Three years ago, Williamsburg real estate looked like a terrible bet. Saturated with amenity-laden new developments at the exact moment when the economy plunged, the neighborhood looked like a textbook case of oversupply. Except that it hasn’t turned out that way. Today, the Williamsburg market, though still evolving, is looking surprisingly stable. According to the appraisal firm Miller Samuel, new condominiums accounted for 87.8 percent of transactions here in the second quarter of this year, their biggest market share in three years. Prices were up 6.2 percent from the same period in 2010. And the Corcoran Group’s second-quarter survey found average prices up for the neighborhood’s co-ops and multifamily townhouses as well.What’s changed? The emerging neighborhood has emerged.
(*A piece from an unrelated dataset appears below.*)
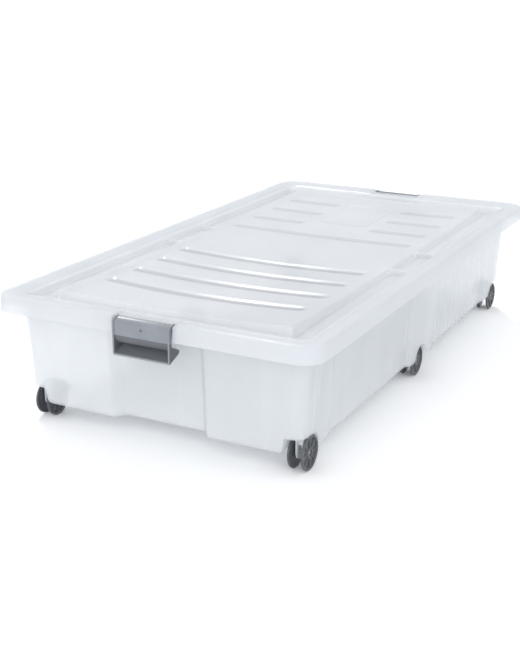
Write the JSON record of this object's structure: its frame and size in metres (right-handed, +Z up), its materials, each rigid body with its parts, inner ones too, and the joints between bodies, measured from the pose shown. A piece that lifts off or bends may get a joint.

Older, better-paid New Yorkers—the 38-year-old Pitchfork writer turned ad-agency executive who married a banker, say—have supplanted the broke-new-graduate cohort. “As Manhattan gets more homogenized and mall-ified, Williamsburg is the antidote,” says developer Douglas C. Steiner (though, it must be said, the same labels are often slapped on the new Williamsburg). Some builders also took condos off the market entirely, turning the apartments into rentals. Price cuts helped, too, though it never became the fire sale a lot of Williamsburghers were hoping for. And with only a few new projects, like the just-opened 144 North 8th Street, joining the field, supply and demand look to be well balanced again. Here’s how four once-teetering developments are faring now.
The Edge
This waterfront development sold 100 of its 565 units from spring 2008 to fall 2008. Then Lehman Brothers toppled. In the two years after that, only about 50 sold, says developer Jeff Levine. “There was very little velocity,” he says. Since last year, however, there’s been one transaction after another here—252 apartments. Now, The Edge is 70 percent sold, and “on any given weekend, we have about 150 visitors in our salesroom,” he says.